What I am focused upon is giving the best that I have tomorrow, regardless of what the clock says at the end.  I’m focused on effort.  The time is NOW to push the pace and see what the last 5-6 months have given me in the name of strength and speed.   Historically speaking, the Fort4Fitness race brings out my best because it shows up on the calendar just as I start my taper for the Chicago Marathon.  It also helps that temps in the Midwest by late September are generally falling to the mid to low 40s at night.   Historically, I have ran fast in Fort Wayne, even when I’m injured and end up limping away from the race.  Today I am healthy.  I am strong.  I am ready.  The time is NOW to run fast and reap the benefits of months of hard work.  The time is NOW.

I’m excited.  I’m anxious.  I’m scared.  Not scared that I will fail.  I don’t believe anyone who has the courage to toe the line will ever fail but rather scared that I won’t have the courage to TRY to push a pace of which I know I am capable.  Tomorrow at this time, the results will be written.  Good, bad or otherwise, the ink will already be dry.  Can’t wait to see how this plays out. 

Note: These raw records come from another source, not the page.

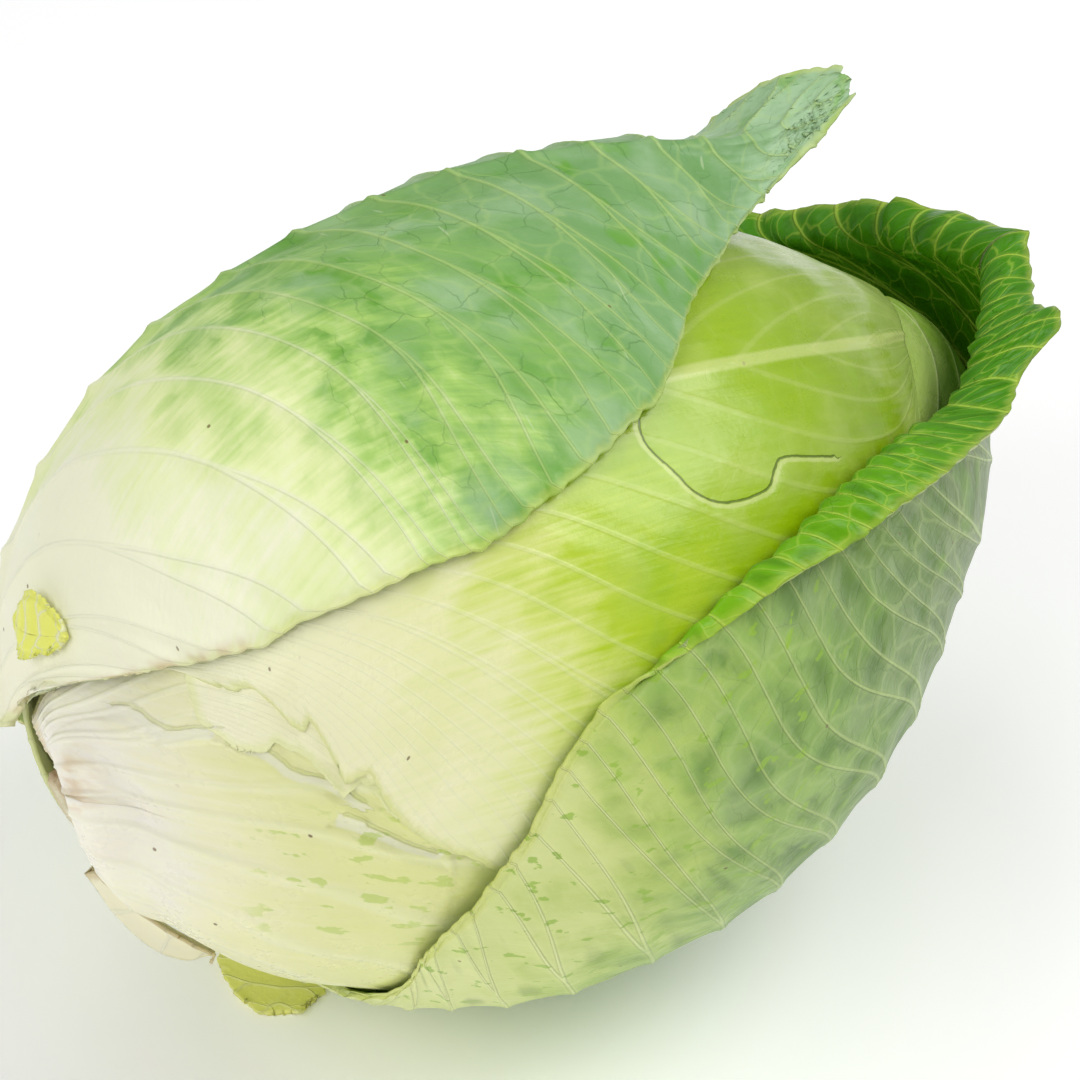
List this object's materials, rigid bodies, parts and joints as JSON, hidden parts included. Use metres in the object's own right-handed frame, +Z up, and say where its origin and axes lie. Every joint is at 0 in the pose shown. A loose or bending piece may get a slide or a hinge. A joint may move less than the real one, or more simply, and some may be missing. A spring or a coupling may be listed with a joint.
{
  "type": "cabbage head",
  "caption": "Pointed head of cabbage lying on its side, with two loose wrapper leaves, a cut stem end and a few leaf remnants.",
  "frame": {"origin": "on the surface the head lies on, below the middle of its widest section", "axes": "+X along the head from the stem end to the tip, +Z up, -Y towards the side where the two wrapper leaves leave the head bare"},
  "size_m": [0.2174, 0.1466, 0.1443],
  "materials": {
    "head_leaf_yellow_green": "fresh yellow-green leaf, slightly glossy",
    "head_leaf_pale": "pale green leaf, satin",
    "head_leaf_cream": "creamy white leaf, satin",
    "cut_stem": "dry cut stem",
    "wrapper_leaf_grey_green": "grey-green leaf with a waxy bloom",
    "wrapper_leaf_green": "green leaf, darker and glossier on its inner side"
  },
  "bodies": {
    "root": {"heart": "head_leaf_yellow_green", "tip_leaf": "head_leaf_pale", "pale_leaf": "head_leaf_cream", "side_leaf": "head_leaf_pale", "cap_leaf": "head_leaf_yellow_green", "stem": "cut_stem", "wrapper_leaf_upper": "wrapper_leaf_grey_green", "wrapper_leaf_lower": "wrapper_leaf_green", "leaf_scrap_corner": "head_leaf_yellow_green", "leaf_scrap_curled": "head_leaf_pale", "leaf_scrap_flat": "head_leaf_yellow_green"}
  },
  "joints": []
}
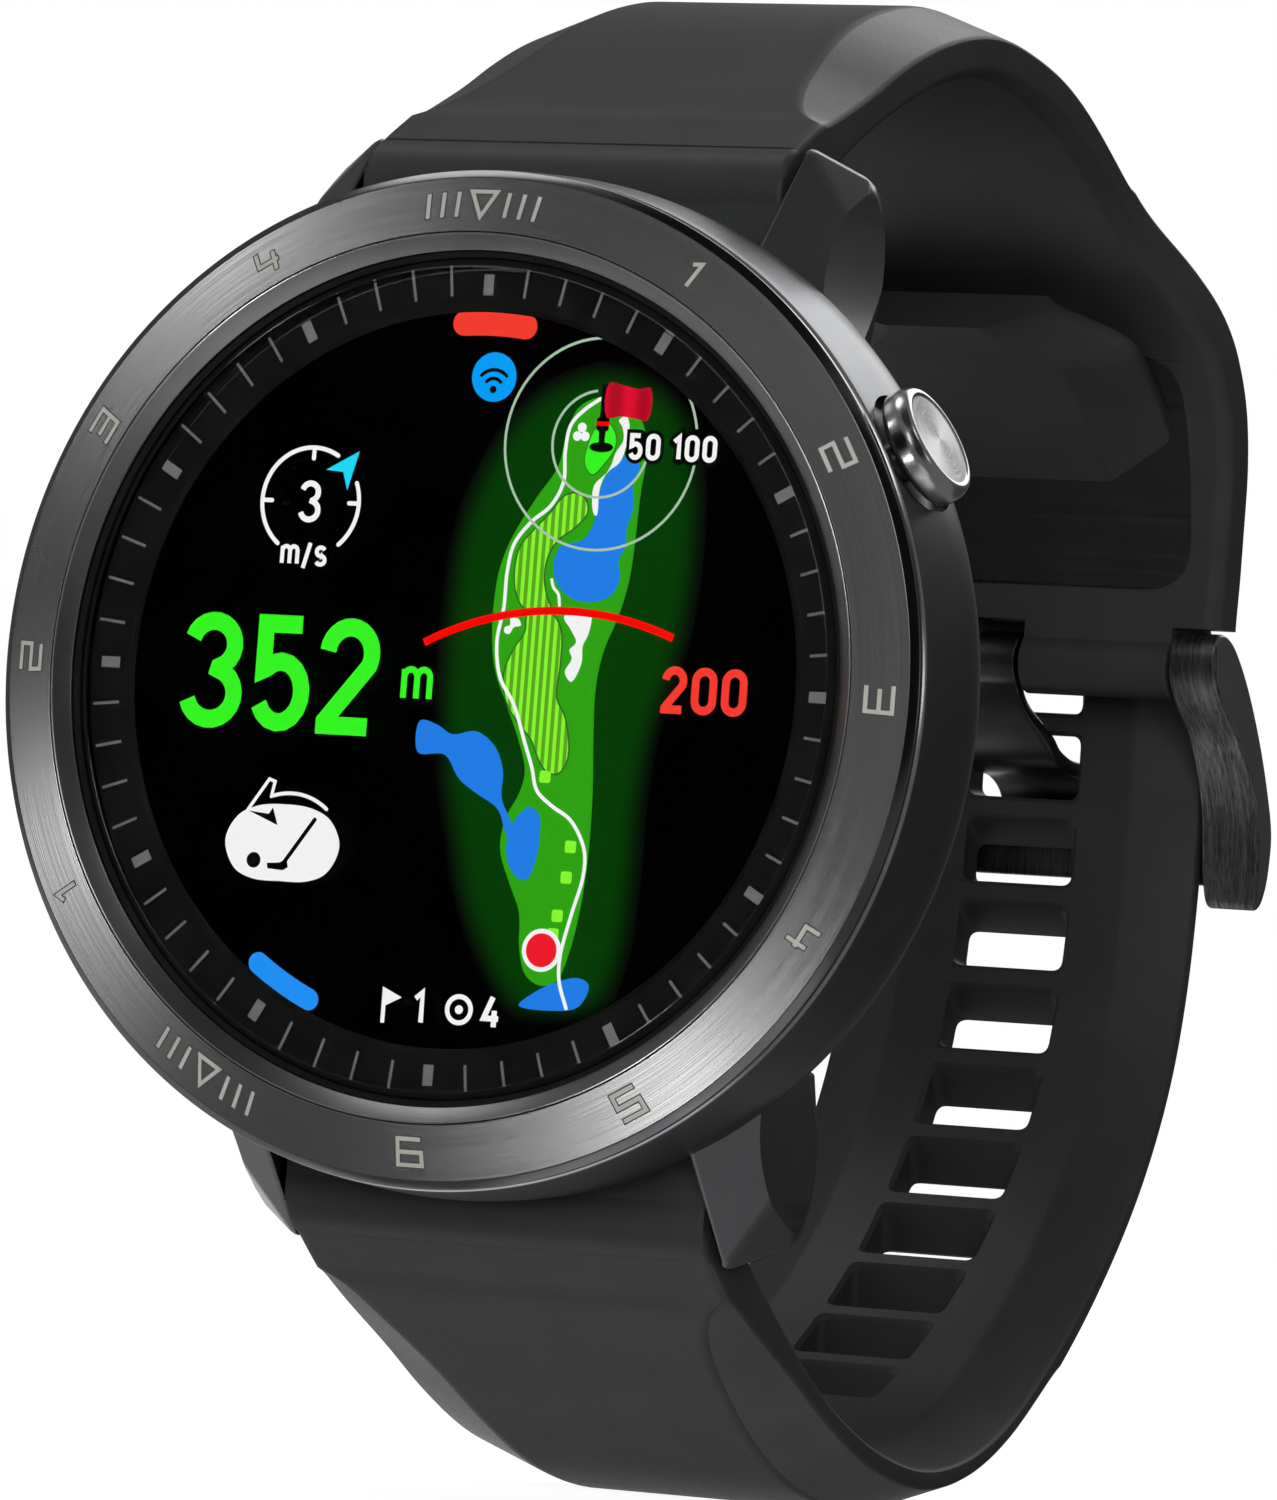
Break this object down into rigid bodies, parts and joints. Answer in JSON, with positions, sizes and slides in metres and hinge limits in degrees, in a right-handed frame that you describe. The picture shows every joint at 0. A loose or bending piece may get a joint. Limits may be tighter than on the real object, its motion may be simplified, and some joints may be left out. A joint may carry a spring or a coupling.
{
  "type": "golf gps watch",
  "caption": "Round sports watch with a brushed numbered bezel, colour display, side button and rubber strap fastened by a tuck-in pin buckle.",
  "frame": {"origin": "centre of the flat face of the case back, which rests on the wrist", "axes": "+Y out of the case back into the wrist, +Z towards 12 o'clock, +X towards 3 o'clock; the display faces -Y"},
  "size_m": [0.0472, 0.0718, 0.0724],
  "materials": {
    "case_metal": "satin dark grey coating",
    "brushed_steel": "circular brushed dark steel",
    "cover_glass": "polished flat glass",
    "seal_rubber": "matt black seal",
    "display_black": "black display glass",
    "inner_plastic": "moulded black plastic",
    "contact_gold": "gold plated",
    "circuit_board": "green solder mask",
    "battery_wrap": "silver pouch foil",
    "antenna_ceramic": "unglazed ceramic",
    "back_metal": "fine matt dark coating",
    "button_steel": "polished steel with spun face",
    "strap_rubber": "smooth matt silicone rubber",
    "buckle_metal": "dark brushed steel",
    "prong_metal": "satin dark steel"
  },
  "bodies": {
    "case": {"case_middle": "case_metal", "bezel": "brushed_steel", "cover_glass": "cover_glass", "back_cover": "back_metal", "spring_bar_upper": "button_steel", "spring_bar_lower": "button_steel", "glass_seal": "seal_rubber", "minute_ring": "display_black", "display_panel": "display_black", "chassis": "inner_plastic", "tact_switch": "contact_gold", "main_board": "circuit_board", "battery": "battery_wrap", "gps_antenna": "antenna_ceramic", "vibration_motor": "buckle_metal", "back_seal": "seal_rubber", "button_seal": "seal_rubber", "back_screw_1": "button_steel", "back_screw_2": "button_steel", "back_screw_3": "button_steel", "back_screw_4": "button_steel", "charge_pad_1": "contact_gold", "charge_pad_2": "contact_gold", "charge_pad_3": "contact_gold", "charge_pad_4": "contact_gold"},
    "button": {"button": "button_steel"},
    "strap_upper": {"strap_upper": "strap_rubber", "buckle_bar": "button_steel"},
    "strap_lower": {"strap_lower": "strap_rubber"},
    "buckle": {"buckle_frame": "buckle_metal"},
    "prong": {"buckle_prong": "prong_metal"}
  },
  "joints": [
    {"name": "button_press", "type": "slide", "parent": "case", "child": "button", "axis": [-0.8746, 0, -0.4848], "range_m": [0, 0.0005], "stiffness_N_per_m": 3000},
    {"name": "strap_upper_hinge", "type": "hinge", "parent": "case", "child": "strap_upper", "pos_m": [0, -0.0017, 0.0236], "axis": [1, 0, 0], "range_deg": [-0.25, 0.25], "stiffness_Nm_per_rad": 5},
    {"name": "strap_lower_hinge", "type": "hinge", "parent": "case", "child": "strap_lower", "pos_m": [0, -0.0017, -0.0236], "axis": [1, 0, 0], "range_deg": [-0.25, 0.25], "stiffness_Nm_per_rad": 5},
    {"name": "buckle_pivot", "type": "hinge", "parent": "strap_upper", "child": "buckle", "pos_m": [0, 0.0501, 0.006], "axis": [1, 0, 0], "range_deg": [0, 5]},
    {"name": "prong_pivot", "type": "hinge", "parent": "strap_upper", "child": "prong", "pos_m": [0, 0.0501, 0.006], "axis": [1, 0, 0], "range_deg": [0, 5]}
  ],
  "couplings": [
    {"joint": "strap_lower_hinge", "follows": "strap_upper_hinge", "ratio": -1},
    {"joint": "prong_pivot", "follows": "buckle_pivot", "ratio": 1}
  ]
}
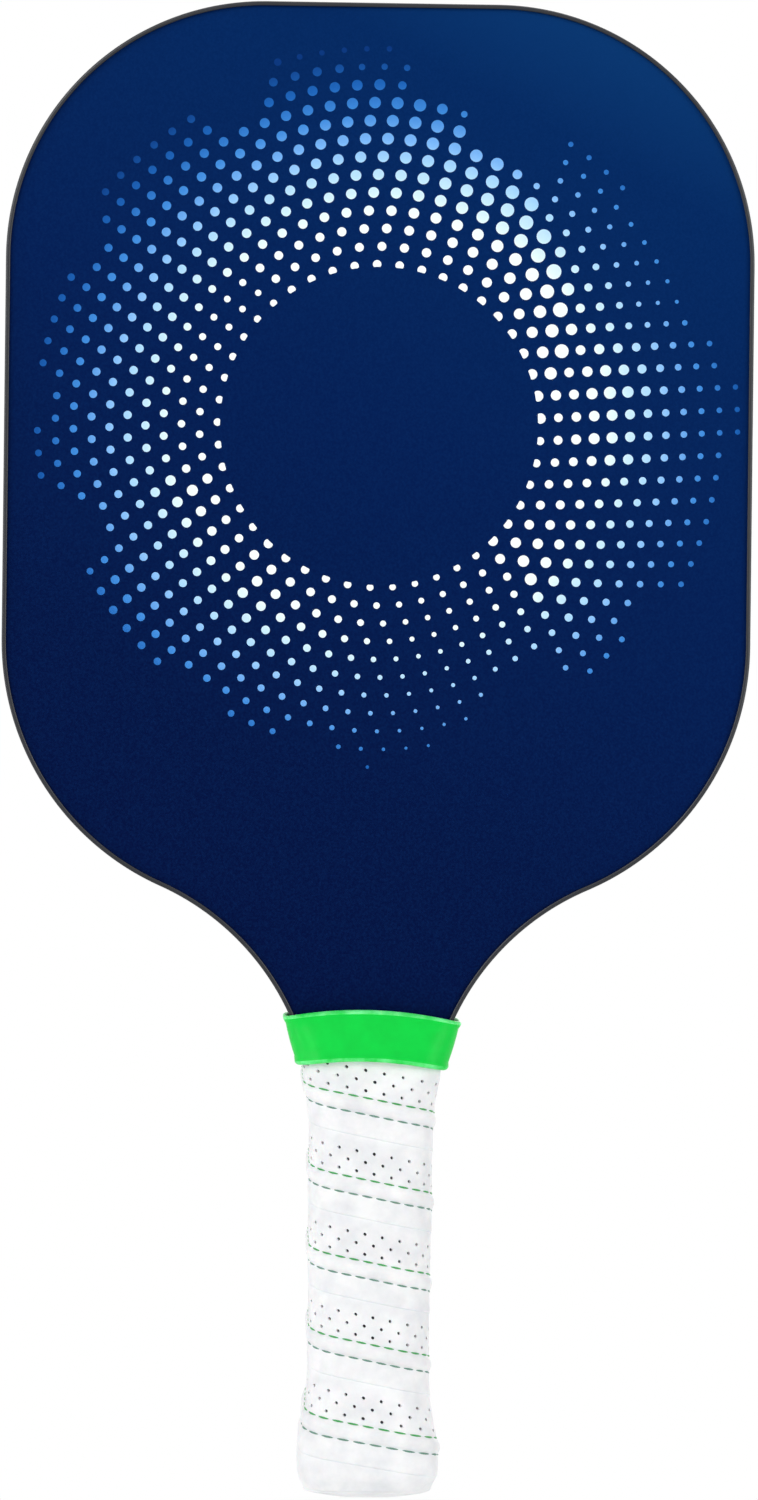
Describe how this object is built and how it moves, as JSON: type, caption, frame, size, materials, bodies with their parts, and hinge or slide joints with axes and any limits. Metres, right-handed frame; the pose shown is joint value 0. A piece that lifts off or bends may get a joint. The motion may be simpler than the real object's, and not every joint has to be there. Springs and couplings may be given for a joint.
{
  "type": "pickleball paddle",
  "caption": "Pickleball paddle: honeycomb panel with printed face skins, slim edge guard, foam-built handle with stitched perforated grip, butt cap and silicone throat collar.",
  "frame": {"origin": "centre of the butt cap's flat end", "axes": "+Z along the paddle from the butt to the head, -Y out of the printed front face, +X to the right of someone looking at the front"},
  "size_m": [0.2028, 0.0366, 0.4045],
  "materials": {
    "core": "translucent milky polypropylene",
    "face": "matte printed fibreglass skin, navy with a halftone ring of pale dots",
    "guard": "satin black",
    "foam": "moulded polyurethane foam",
    "cap": "satin white",
    "steel": "zinc-plated wire",
    "grip": "matte white polyurethane strip, perforated, stitched in green",
    "tape": "thin elastic tape",
    "silicone": "bright green silicone"
  },
  "bodies": {
    "root": {"honeycomb_core": "core", "front_face_skin": "face", "back_face_skin": "face", "edge_guard": "guard", "handle_pallet_front": "foam", "handle_pallet_back": "foam", "butt_cap": "cap", "butt_staple_front": "steel", "butt_staple_back": "steel", "grip_wrap": "grip", "finishing_tape": "tape", "throat_collar": "silicone"}
  },
  "joints": []
}
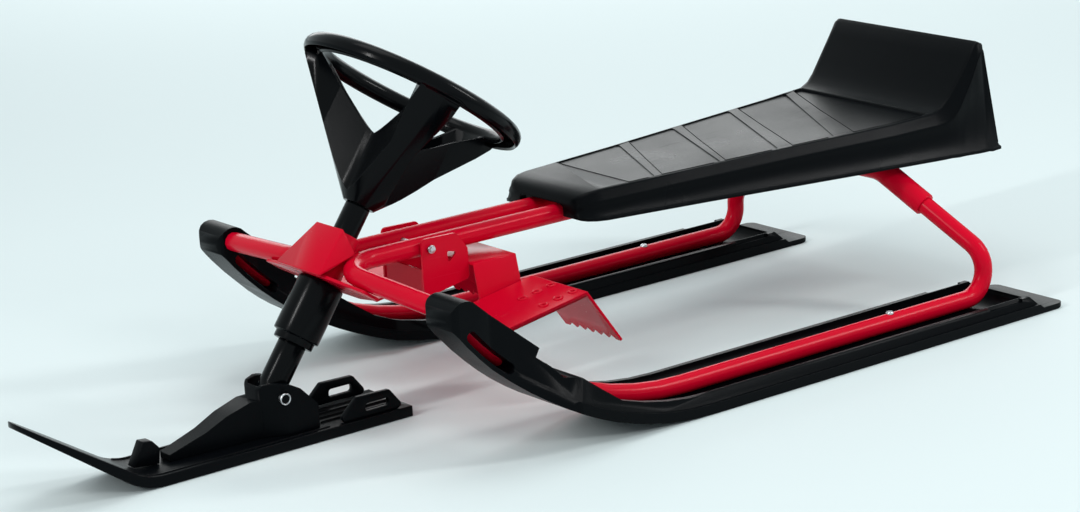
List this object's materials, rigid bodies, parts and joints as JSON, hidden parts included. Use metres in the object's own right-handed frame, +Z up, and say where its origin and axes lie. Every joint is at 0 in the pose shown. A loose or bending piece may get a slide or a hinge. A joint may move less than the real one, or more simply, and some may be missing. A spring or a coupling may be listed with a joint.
{
  "type": "steerable snow sled",
  "caption": "Steerable snow sled: bent tube frame on rear skis, moulded seat with low back, raked steering wheel with front ski, and foot plates with toothed brake claws.",
  "frame": {"origin": "centre of the bounding box on the floor under the skis", "axes": "+X to the rear of the sled, +Y to the rider's right, +Z up"},
  "size_m": [1.174, 0.515, 0.3919],
  "materials": {
    "black_plastic": "fine satin grain",
    "red_paint": "gloss powder coat",
    "zinc_steel": "bright zinc plated"
  },
  "bodies": {
    "frame": {"side_tube_left": "red_paint", "side_tube_right": "red_paint", "seat_crossmember": "red_paint", "head_tube": "red_paint", "head_plate": "red_paint", "head_hood": "red_paint", "rail_tie": "red_paint", "rear_ski_left": "black_plastic", "rear_ski_right": "black_plastic", "seat_shell": "black_plastic", "brake_bolt": "zinc_steel"},
    "steering": {"steering_wheel": "black_plastic", "steering_column": "black_plastic", "spring_housing": "black_plastic", "fork_stem": "black_plastic"},
    "front_ski": {"front_ski_board": "black_plastic", "front_ski_saddle": "black_plastic", "pivot_pin": "zinc_steel", "deck_loop_left": "black_plastic", "deck_loop_right": "black_plastic", "rope_anchor": "black_plastic"},
    "brake": {"brake_bracket": "red_paint", "brake_bridge": "red_paint", "brake_pedal_left": "red_paint", "brake_pedal_right": "red_paint"}
  },
  "joints": [
    {"name": "steering", "type": "hinge", "parent": "frame", "child": "steering", "pos_m": [-0.203, 0, 0.195], "axis": [0.5878, 0, 0.809], "range_deg": [-35, 35]},
    {"name": "front_ski_pitch", "type": "hinge", "parent": "steering", "child": "front_ski", "pos_m": [-0.30835, 0, 0.05], "axis": [0, 1, 0], "range_deg": [-10, 10]},
    {"name": "brake", "type": "hinge", "parent": "frame", "child": "brake", "pos_m": [-0.13, 0, 0.166], "axis": [0, 1, 0], "range_deg": [0, 25]}
  ]
}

** The Time Is Now ** Amanda – TooTallFritz **

20 thoughts on “The Time Is NOW …..

  1. I don’t believe in luck really…I believe in commitment; I believe in heart; I believe in the confidence that comes from doing the work ahead of time…and I believe that YOU are ready! Go get ’em, because they are not ready for YOU!!

  2. TTF….run by feel…not bout pace…run as fast u can as it comes…watch the watch n race clock sparingly. Someday I would love to coach u!

  3. You’ve trained for this, your body is ready. I’ve always heard that running is 90% mental, and the other 10% is in your head. 😉 Beat that committee! You Can Do This!